Configure Storage in Kubernetes
Redpanda brokers must store their data on disk (/var/lib/redpanda/data
). By default, the Redpanda Helm chart uses the default StorageClass in a Kubernetes cluster to create one PersistentVolumeClaim for each Pod that runs a Redpanda broker. The default StorageClass in your Kubernetes cluster depends on the Kubernetes platform that you are using. You can customize the Helm chart to use the following storage volumes:
Prerequisites
If you're configuring Redpanda for production, you must create and mount an XFS file system on any storage volumes that host the data directory of Redpanda (
/var/lib/redpanda/data
). XFS is a high-performance file system that is required for running Redpanda in production. NFS file systems are not supported.Review the storage best practices.
Use PersistentVolumes
A PersistentVolume is storage in the cluster that has been provisioned by an administrator or dynamically provisioned using StorageClasses.
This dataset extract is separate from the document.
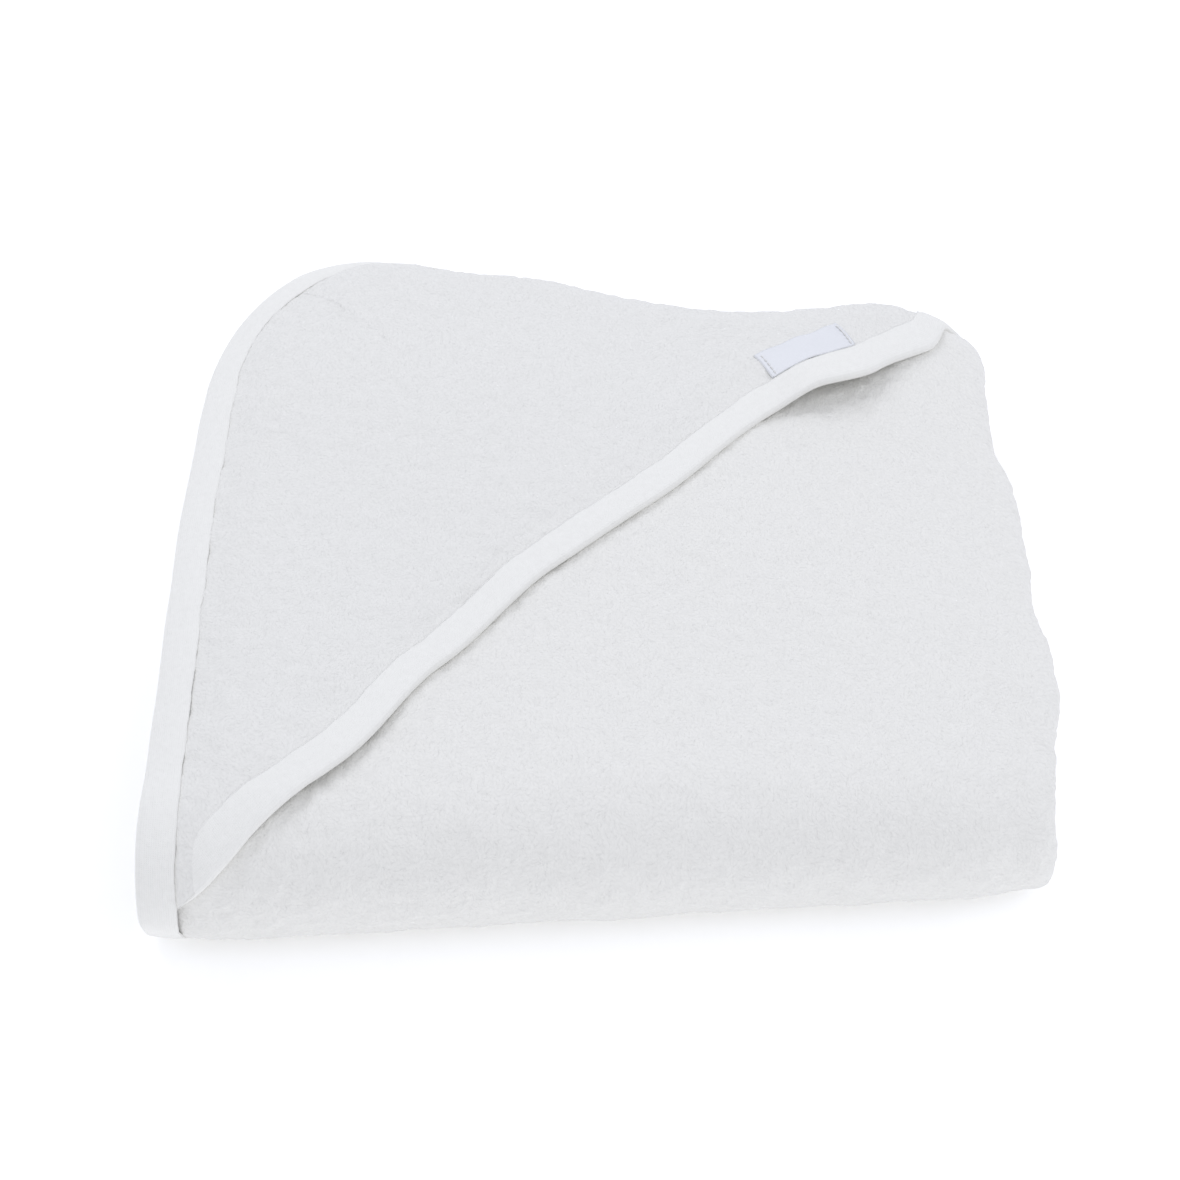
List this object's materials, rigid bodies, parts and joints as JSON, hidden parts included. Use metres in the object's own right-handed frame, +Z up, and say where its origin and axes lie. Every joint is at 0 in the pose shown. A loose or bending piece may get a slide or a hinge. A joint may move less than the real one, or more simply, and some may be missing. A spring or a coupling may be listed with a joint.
{
  "type": "hooded baby towel",
  "caption": "Hooded baby towel in plush terry with a bound edge and a bound corner hood, folded into a plump square stack with the hood on top.",
  "frame": {"origin": "bottom centre of the folded stack, on the floor it lies on", "axes": "+Z up through the stack, +X to the right along the front fold, +Y back towards the hood's corner edge; the hood's corner is at -X +Y"},
  "size_m": [0.29, 0.3138, 0.0675],
  "materials": {
    "terry": "looped cotton terry pile, matt",
    "hood_terry": "looped cotton terry pile, matt, slightly shorter than the towel's",
    "binding": "smooth single jersey tape, matt",
    "thread": "polyester sewing thread, slight lustre",
    "label": "woven satin label, soft sheen"
  },
  "bodies": {
    "root": {"towel_panel": "terry", "hood_panel": "hood_terry", "edge_binding": "binding", "hood_binding": "binding", "edge_needle_thread": "thread", "edge_bobbin_thread": "thread", "hood_needle_thread": "thread", "hood_label": "label", "label_thread_left": "thread", "label_thread_right": "thread"}
  },
  "joints": []
}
For details about PersistentVolumes, see the Kubernetes documentation.
You can configure the Helm chart to use PersistentVolumes with a static provisioner or a dynamic provisioner. Redpanda recommends using a StorageClass with a dynamic provisioner. See the best practices.
- Dynamic provisioners
- Static provisioners
A dynamic provisioner creates a PersistentVolume on demand for each Redpanda broker.
Managed Kubernetes platforms and cloud environments usually provide a dynamic provisioner. If you are running Kubernetes on-premises, make sure that you have a dynamic provisioner for your storage type.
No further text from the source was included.